The show captures how societies across the world prepare food in modern-day and how it is culturally and internationally significant. Bourdain’s lack of ethnocentrism and laid-back enthusiasm makes this show a must-watch for foodies and travelers alike.
10. Good Eats
Good Eats is a classic. Culinary genius Alton Brown invites you into his kitchen to share his own recipes and doing so using his notorious oddball humor.
What I love most about this show, besides Alton Brown, is the valuable information the show communicates to its viewers about cooking and food. Brown has an expansive knowledge about food that surpasses the majority of people in food television, which he uses to both educate and entertain viewers.
This show is timeless and unique, and will actually teach you how to cook–and cook damn well at that.
Add this show to your list on Netflix if you love watching people fail at cooking. And not fail normally like we all have, but failing hilariously by cooking something ridiculous (such as hot dog-ketchup spaghetti), only to see them redeem themselves later in the season thanks to instruction from Bobby Flay and the strait-shooter we all know and love, Anne Burrell.
I gave this show a somewhat high ranking simply due to the fact that it teaches a viewer many of the essential basics of cooking. Don’t know how to fillet a fish or properly chop an onion? This show might just be the one you’ve been missing.
Cutthroat Kitchen is a game show that is absolutely insane, yet undeniably entertaining. The show challenges chefs from around the country to adapt their cooking skills to all kinds of crazy sabotages in the kitchen, which are assigned to them by their fellow competitors.
The only thing better than watching a chef try to cook in a sumo suit, or a pair of chefs cooking while tied together at the waist, is listening to the host, Alton Brown’s commentary as he witnesses the culinary chaos with immense delight.
Cooked is a Netflix Original documentary series including four episodes focused on each of the world’s classical elements: fire, water, air and earth. The show is based off of several books written by New York Times best-selling author and food writer, Michael Pollan.

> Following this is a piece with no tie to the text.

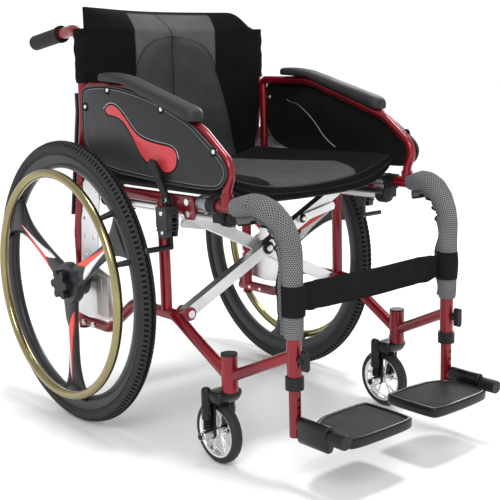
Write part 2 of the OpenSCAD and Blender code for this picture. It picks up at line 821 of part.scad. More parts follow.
strap_z = [323, 376];
strap_fwd = 594;
module calf_strap() {
    color(black) {
        block([-193.5, 193.5], [strap_fwd - 1.5, strap_fwd + 1.5], strap_z);
        for (s = [RIGHT, LEFT])
            on_side(s)
                difference() {
                    z_rod(hanger_x, hanger_fwd, strap_z[0], strap_z[1], sleeve_r + 3);
                    z_rod(hanger_x, hanger_fwd, strap_z[0] - past, strap_z[1] + past, sleeve_r + run_fit);
                }
    }
}

side_frame(RIGHT);  // right_side_frame
side_frame(LEFT);  // left_side_frame
push_grip(RIGHT);  // right_push_grip
push_grip(LEFT);  // left_push_grip
frame_plugs(RIGHT);  // right_frame_plugs
frame_plugs(LEFT);  // left_frame_plugs
frame_bolts(RIGHT);  // right_frame_bolts
frame_bolts(LEFT);  // left_frame_bolts
axle_plate(RIGHT);  // right_axle_plate
axle_plate(LEFT);  // left_axle_plate
axle_block(RIGHT);  // right_axle_block
axle_block(LEFT);  // left_axle_block
tyre(RIGHT);  // right_tyre
tyre(LEFT);  // left_tyre
wheel(RIGHT);  // right_wheel
wheel(LEFT);  // left_wheel
hand_rim(RIGHT);  // right_hand_rim
hand_rim(LEFT);  // left_hand_rim
release_axle(RIGHT);  // right_release_axle
release_axle(LEFT);  // left_release_axle
caster_fork(RIGHT);  // right_caster_fork
caster_fork(LEFT);  // left_caster_fork
caster_axle(RIGHT);  // right_caster_axle
caster_axle(LEFT);  // left_caster_axle
caster_springs(RIGHT);  // right_caster_springs
caster_springs(LEFT);  // left_caster_springs
caster_wheel(RIGHT);  // right_caster_wheel
caster_wheel(LEFT);  // left_caster_wheel
caster_tyre(RIGHT);  // right_caster_tyre
caster_tyre(LEFT);  // left_caster_tyre
arm_tube(RIGHT);  // right_arm_tube
arm_tube(LEFT);  // left_arm_tube
arm_pad(RIGHT);  // right_arm_pad
arm_pad(LEFT);  // left_arm_pad
side_panel(RIGHT);  // right_side_panel
side_panel(LEFT);  // left_side_panel
rear_strip(RIGHT);  // right_rear_strip
rear_strip(LEFT);  // left_rear_strip
brake_body(RIGHT);  // right_brake_body
brake_body(LEFT);  // left_brake_body
brake_lever(RIGHT);  // right_brake_lever
brake_lever(LEFT);  // left_brake_lever
brake_shoe(RIGHT);  // right_brake_shoe
brake_shoe(LEFT);  // left_brake_shoe
footrest_tube(RIGHT);  // right_footrest_tube
footrest_tube(LEFT);  // left_footrest_tube
footplate(RIGHT);  // right_footplate
footplate(LEFT);  // left_footplate
wing_knob(RIGHT);  // right_wing_knob
wing_knob(LEFT);  // left_wing_knob
seat_saddles(RIGHT);  // right_seat_saddles
seat_saddles(LEFT);  // left_seat_saddles
leg_sleeve(RIGHT);  // right_leg_sleeve
leg_sleeve(LEFT);  // left_leg_sleeve
cross_bar(RIGHT);  // right_cross_bar
cross_bar(LEFT);  // left_cross_bar
cross_bolt();
seat_cushion();
back_upholstery();
calf_strap();
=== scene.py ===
"""Looks of a folding manual wheelchair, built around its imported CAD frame."""

import math

import bmesh
import bpy
from mathutils import Matrix, Vector


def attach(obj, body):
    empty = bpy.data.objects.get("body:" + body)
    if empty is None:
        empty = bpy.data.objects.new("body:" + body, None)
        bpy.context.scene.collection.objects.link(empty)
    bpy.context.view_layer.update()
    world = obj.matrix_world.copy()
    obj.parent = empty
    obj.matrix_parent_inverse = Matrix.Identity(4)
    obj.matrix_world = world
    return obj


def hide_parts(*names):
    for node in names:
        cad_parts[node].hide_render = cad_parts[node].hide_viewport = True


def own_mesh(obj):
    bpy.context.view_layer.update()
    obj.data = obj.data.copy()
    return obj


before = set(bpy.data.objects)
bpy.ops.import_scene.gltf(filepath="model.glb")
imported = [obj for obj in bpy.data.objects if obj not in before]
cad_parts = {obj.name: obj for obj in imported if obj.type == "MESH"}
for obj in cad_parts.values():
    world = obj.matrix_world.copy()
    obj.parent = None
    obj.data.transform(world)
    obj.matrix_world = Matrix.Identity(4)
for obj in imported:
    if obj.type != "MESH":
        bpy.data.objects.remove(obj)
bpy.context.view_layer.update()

MM = 0.001
AXLE_Y, AXLE_Z = 211.5, 305.0
KNOB_FWD = 695.0
RAIL_X, RAIL_Z = 242.0, 505.0
SEAT_TUBE_X, SEAT_TUBE_Z = 214.0, 480.0
POST_FWD = -12.0
SIDES = {"right": -1, "left": 1}
ACROSS, ALONG, UP = Vector((1, 0, 0)), Vector((0, 1, 0)), Vector((0, 0, 1))


def at(x, fwd, z):
    """A point in metres, from mm: x from the middle plane, fwd ahead of the rear axle, z above the floor."""
    return Vector((x, AXLE_Y - fwd, z)) * MM


def clamp(value, low=0.0, high=1.0):
    return max(low, min(high, value))


def smooth_step(value, low, high):
    """0 below low and 1 above high, with a smooth rise between them."""
    t = clamp((value - low) / (high - low))
    return t * t * (3 - 2 * t)


# ---------------------------------------------------------------- materials

SHEEN = 0.08
ZONE_MM = 60


class Shader:
    """A material with one Principled shader, and short ways to add nodes to it."""

    def __init__(self, name, colour, rough, metallic=0.0, **inputs):
        self.material = bpy.data.materials.new(name)
        self.material.use_nodes = True
        self.material.diffuse_color = (*colour, 1)
        self.tree = self.material.node_tree
        self.bsdf = self.tree.nodes["Principled BSDF"]
        self.put("Base Color", (*colour, 1))
        self.put("Roughness", rough)
        self.put("Metallic", metallic)
        for key, value in inputs.items():
            self.put(key.replace("_", " "), value)

    def put(self, socket, value):
        """Sets an input of the Principled shader, or links an output to it."""
        self.feed(self.bsdf, socket, value)

    def feed(self, node, socket, value):
        if isinstance(value, bpy.types.NodeSocket):
            self.tree.links.new(value, node.inputs[socket])
        else:
            node.inputs[socket].default_value = value

    def node(self, kind, inputs=(), **settings):
        made = self.tree.nodes.new("ShaderNode" + kind)
        for key, value in settings.items():
            setattr(made, key, value)
        for key, value in dict(inputs).items():
            self.feed(made, key, value)
        return made

    def maths(self, operation, a, b=0.0, c=0.0):
        return self.node("Math", {0: a, 1: b, 2: c}, operation=operation).outputs[0]

    def coords(self, kind="Object", stretch=(1, 1, 1)):
        source = self.node("TexCoord").outputs[kind]
        return self.node("Mapping", {"Vector": source, "Scale": stretch}).outputs[0]

    def noise(self, scale, detail=3.0, kind="Object", stretch=(1, 1, 1)):
        return self.node(
            "TexNoise", {"Vector": self.coords(kind, stretch), "Scale": scale, "Detail": detail}
        ).outputs["Fac"]

    def ramp(self, fac, *stops):
        """Colour ramp; each stop is (place, grey or colour)."""
        made = self.node("ValToRGB", {"Fac": fac})
        elements = made.color_ramp.elements
        while len(elements) < len(stops):
            elements.new(0.5)
        for element, (place, tone) in zip(elements, stops):
            element.position = place
            element.color = (*tone, 1) if hasattr(tone, "__len__") else (tone, tone, tone, 1)
        return made.outputs["Color"]

    def mix(self, fac, a, b):
        made = self.node("Mix", data_type="RGBA")
        self.feed(made, 0, fac)
        self.feed(made, 6, a if isinstance(a, bpy.types.NodeSocket) else (*a, 1))
        self.feed(made, 7, b if isinstance(b, bpy.types.NodeSocket) else (*b, 1))
        return made.outputs[2]

    def bump(self, height, distance, strength=1.0, normal=None):
        made = self.node("Bump", {"Height": height, "Strength": strength, "Distance": distance})
        if normal is not None:
            self.feed(made, "Normal", normal)
        return made.outputs["Normal"]

    def rounded(self, radius):
        return self.node("Bevel", {"Radius": radius}, samples=4).outputs["Normal"]

    def edge(self, radius, low=0.02, high=0.35):
        """1 along sharp edges, where handling wears a surface, and 0 elsewhere."""
        bevel = self.rounded(radius)
        normal = self.node("NewGeometry").outputs["Normal"]
        dot = self.node("VectorMath", {0: bevel, 1: normal}, operation="DOT_PRODUCT").outputs["Value"]
        return self.node(
            "MapRange", {"Value": self.maths("SUBTRACT", 1.0, dot), "From Min": low, "From Max": high}
        ).outputs["Result"]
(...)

In the series, Pollan challenges the viewpoints of gluten-free, vegetarian, and vegan individuals through looking at food and cooking from an evolutionary and cultural standpoint. I found the show was sometimes too densely packed with information, although if you consider yourself a foodie, it'll be right up your alley.

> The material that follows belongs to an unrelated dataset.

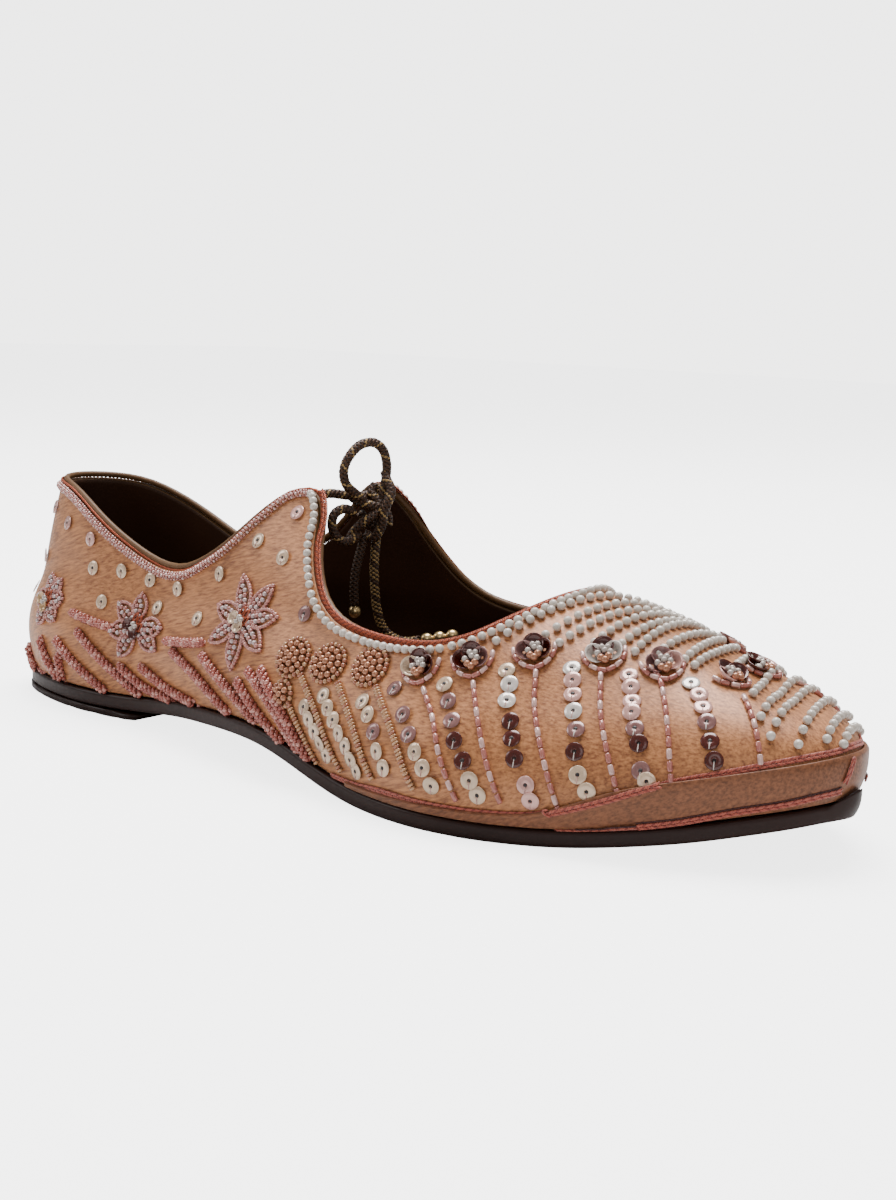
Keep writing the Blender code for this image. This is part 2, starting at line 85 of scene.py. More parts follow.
def ray_through(x, y):
    """The direction from the eye through a place in the photo."""
    return ahead + right * ((x - PHOTO_WIDE / 2) / FOCAL_PIXELS) - up * ((y - PHOTO_TALL / 2) / FOCAL_PIXELS)


# %% [markdown]
# A shoe for sale is lit like this: one wide soft light overhead and a little behind, so that the top
# of the vamp shines, a weaker one from the front, and a pale floor that throws light back up. The
# floor and the studio's walls look nearly white to the camera, but they light the shoe much less.

# %% The floor
FLOOR_SIZE = 6.0               # metres
FLOOR_GREY, FLOOR_ROUGHNESS = 0.7, 0.9

floor_mesh = bpy.data.meshes.new("floor")
made = bmesh.new()
bmesh.ops.create_grid(made, x_segments=1, y_segments=1, size=FLOOR_SIZE / 2)
made.to_mesh(floor_mesh)
made.free()
floor = bpy.data.objects.new("floor", floor_mesh)
bpy.context.scene.collection.objects.link(floor)

floor_look = bpy.data.materials.new("pale floor")
floor_look.use_nodes = True
floor_shader = floor_look.node_tree.nodes["Principled BSDF"]
floor_shader.inputs["Base Color"].default_value = (FLOOR_GREY, FLOOR_GREY, FLOOR_GREY, 1)
floor_shader.inputs["Roughness"].default_value = FLOOR_ROUGHNESS
floor_shader.inputs["Emission Color"].default_value = (1, 1, 1, 1)
floor_mesh.materials.append(floor_look)
print("floor", FLOOR_SIZE, "metres wide")

# %% What the camera sees of the studio, and how much it lights
STUDIO_WHITE = (1.0, 0.995, 0.985, 1)
STUDIO_LIGHT, STUDIO_SEEN, FLOOR_SEEN = 0.38, 4.0, 3.5

world = bpy.data.worlds.new("studio")
bpy.context.scene.world = world
world.use_nodes = True
world.node_tree.nodes["Background"].inputs["Color"].default_value = STUDIO_WHITE


def seen_by_camera(tree, plain, seen, socket):
    """Give a strength socket one value for the camera's own rays and another for light."""
    ray = tree.nodes.new("ShaderNodeLightPath")
    choose = tree.nodes.new("ShaderNodeMapRange")
    tree.links.new(ray.outputs["Is Camera Ray"], choose.inputs["Value"])
    choose.inputs["To Min"].default_value = plain
    choose.inputs["To Max"].default_value = seen
    tree.links.new(choose.outputs[0], socket)


seen_by_camera(world.node_tree, STUDIO_LIGHT, STUDIO_SEEN,
               world.node_tree.nodes["Background"].inputs["Strength"])
seen_by_camera(floor_look.node_tree, 0.0, FLOOR_SEEN, floor_shader.inputs["Emission Strength"])
print("the studio lights with", STUDIO_LIGHT, "and is seen with", STUDIO_SEEN)


# %% The lights
def soft_light(name, place, target, size, power):
    """A square area light that faces a target."""
    lamp = bpy.data.lights.new(name, "AREA")
    lamp.shape = "SQUARE"
    lamp.size = size
    lamp.energy = power
    holder = bpy.data.objects.new(name, lamp)
    holder.location = place
    towards = Vector(target) - Vector(place)
    holder.rotation_euler = towards.to_track_quat("-Z", "Y").to_euler()
    bpy.context.scene.collection.objects.link(holder)


# Each light: its name, its place, what it faces, its size in metres and its power in watts
LIGHTS = [("overhead", (-0.15, 0.25, 1.0), (0.02, 0, 0.02), 0.7, 27),
          ("front", (0.75, -0.7, 0.55), (0.02, 0, 0.03), 0.5, 1.2),
          ("heel_side", (-0.8, -0.5, 0.6), (-0.05, 0, 0.03), 0.4, 3)]
for light in LIGHTS:
    soft_light(*light)
print(len(LIGHTS), "soft lights")

# %% [markdown]
# The finishes share three effects: the satin's weave, the leather's grain and the tint of a bead. Each
# could be wired afresh in every material. A node group is built once instead, and placed in each
# material with its own numbers. It puts out only a colour and a height, and the shader stays in the
# material itself.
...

Gordon Ramsey fans-meet the next best show you’ve seen since Hell's Kitchen. The show follows Ramsey as he visits failing, and sometimes grossly dilapidated, restaurants and yells at just about everyone around him. This show is a guilty pleasure of mine; watching Ramsey unleash his wild temper, and cooking wisdom, on people who are in desperate need of a helping hand is too good not to watch.
Kitchen Nightmares also illuminates how tough the restaurant industry is, and how taking criticism from an angry British man can set off even the most composed restaurateurs.
This one is another classic. Although the show’s roots originate in Japan, Iron Chef America began the trend of food-game shows on television in the U.S. by allowing chefs across the country to challenge one of the Iron Chefs in a culinary showdown featuring a mystery ingredient. Both the challenger and the Iron Chef must create a five-course meal and illuminate the versatility in flavor and form of the mystery ingredient in each course of a five-course meal. T
his is a show I never get tired of watching; every episode is unique in its own right. I highly recommend watching an episode with Iron Chef Masaharu Morimoto. This guy makes his food presentations look like works of art with crazy knife skills that will blow your mind.
4. Chef’s Table
A Netflix Original, this series captures the restaurants, and lives, of brilliant, award-winning chefs from around the world. One of the reasons this show ranks so highly on this list is because it allows viewers to witness the fascinating transformation that many chefs undergo throughout their lifetime.
Chef’s Table shows chefs’ determination and daily grind, as well how a chef conveys his or her vision to the world. The series conveys how talented chefs’ passion for food is reimagined through every dish they create, which, to me, is a beautiful thing.
Have you ever experienced pure bliss while watching a jolly Scottish man bake a tarte au citron? If not, The Great British Baking Show may be you’re newest Netflix binge watch.This series is by far one of the best cooking show finds you will come across on Netflix. The Great British Baking Show is the perfect combination of entertaining and educational, and features some of the most down-to-Earth people you have ever seen on reality television.
The competition puts home bakers to the test by having them make masterpiece-worthy pastries in a limited time frame and sometimes without a complete recipe. This show will convince you that bakers rule the world, and will make your sweet tooth ache for a slice of tiramisu.
With three seasons available for viewing on Netflix, the Mind of a Chef captures the creativity of food visionaries such as David Chang and Sean Brock, as well as their own food tips and recipes. Narrated by Anthony Bourdain, this show certainly includes a quirky sense of humor that entertains as well as educates its viewers.
I love this show because it allows a venue for chefs to talk candidly about why food is meaningful to them, which is both fascinating and inspiring.
There is no question in my mind that Chopped is one of the most brilliant television show innovations of the last decade. Chopped combines everything that a great cooking show ought to: delicious food, innovation, cooking instruction, and informative commentary. Not to mention the many underlying stories of the chefs competing on the show, who come from various walks of life.
What I love most about Chopped is the brilliance that each chef must bring into the kitchen in order to win and walk away with the $10,000 cash prize. With ingredients ranging anywhere from cotton candy to rocky mountain oysters (AKA bull testicles), Chopped puts chefs to the test in forcing them to come up with creative and tasty dishes in a limited time frame.